2. How accurate is the opening frame narrative when Huck speaks to his readers directly, claiming: “You don’t know about me, without you have read a book by the name of ‘The Adventures of Tom Sawyer, ’ but that ain’t no matter”?

3. In each of the stops that Huck makes along the river, he encounters new adventures that teach him about the civilization he ultimately rejects. How does each stop contribute to his final decision to “light out for the territory”?

4. Twain provides Huck with several role models: Pap, Jim, Tom, Miss Watson, the Widow Douglas, Judge Thatcher, the Duke and the Dauphin, the Grangers, the Wilkses, the Phelpses, and Aunt Polly. From which of the characters does he learn most about civilization and its expectations?

5. Superstitions play a large role in the development of the novel. Jim and Huck share a common interest in the folklore of their area, and both learn new myths from each other. Choose one example of folklore in the novel. Who tells us the superstition? Why is the superstition significant for the plot development? How does the superstition contribute to the overall development of a theme of the novel?

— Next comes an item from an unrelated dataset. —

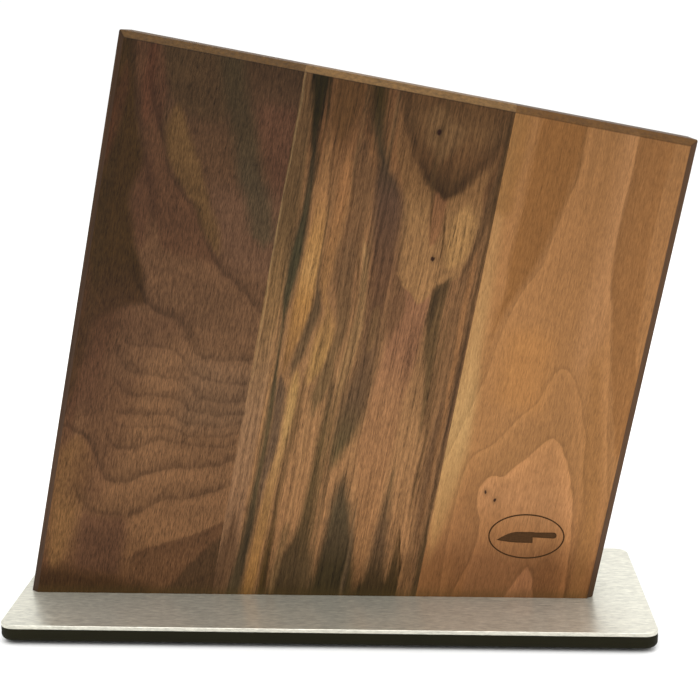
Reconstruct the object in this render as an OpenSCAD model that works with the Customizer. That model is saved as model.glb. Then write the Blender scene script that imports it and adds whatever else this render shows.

6. Racial inequality is not the only social inequity highlighted in the novel. Several references to gender differences are also made. How are girls Huck’s age portrayed? What accounts for the difference between men and women in the towns Huck and Jim visit?

7. Throughout the novel Huck assumes several different identities and encounters characters who are not who they claim to be. Why does Twain use such elaborate schemes? How does such a play with characters’ identities contribute to the development of the central theme of the novel?

8. Huck and Jim experience various truths, half truths, and outright untruths throughout the development of the novel. How does each character react to truth and lies? How do his experiences with truth and lies help him grow and develop during the course of the novel?

9. Much has been written on the idyllic island Huck and Jim share on the raft and the less than ideal world they encounter whenever they visit the riverbank communities. What makes the raft ideal? How does Twain represent Huck and Jim’s conduct on the raft as different from their behavior on shore?

10. The Duke and the Dauphin’s adaptations of Shakespeare’s plays overtly create literary allusions between the works cited and Adventures of Huckleberry Finn. Why are such literary allusions included by Twain? What role do they have in his darkly comic farce of society? What role do they play in furthering the discussion of the novel’s theme?

11. Twain’s novel is set in the Deep South during the years of 1835–45. Research the history of slavery in Missouri and Arkansas during this period. Is Jim’s experience an accurate representation of the life slaves endured? What has Twain fictionalized? Is such fictionalization necessary for the advancement of the novel’s theme? Does such a necessity make it appropriate?

12. Appended to his foreword to the novel, Twain adds a sentence warning his reader that “persons attempting to find a motive in this narrative will be prosecuted; persons attempting to find a moral in it will be banished; persons attempting to find a plot in it will be shot.” Does Twain mean for his audience to take his advice seriously? What is the danger in taking his advice and not finding a motive, moral, or plot?

13. Like many of Twain’s works, Adventures of Huckleberry Finn was carefully illustrated. How do the illustrations compare with the social commentary of the novel? Are the illustrations of Jim as sympathetic as his character development and his relationship with Huck reveal him to be?

14. Jim is not the only slave in Twain’s works. Closely read Aunt Rachel’s tale in “True Story.” How are Aunt Rachel and Jim alike and different? Does Twain’s fictionalized Jim do justice to the history and experiences captured in Aunt Rachel’s more-fact-than-fiction autobiography?

15. Adventures of Huckleberry Finn has been banned, removed from school and library shelves, censored, uncensored, added to or subtracted from required reading lists for all ages and in many different countries. Twain rather enjoyed the furor his novel caused. After reading the novel, write a letter to Twain and support your position on whether or not the book should be banned.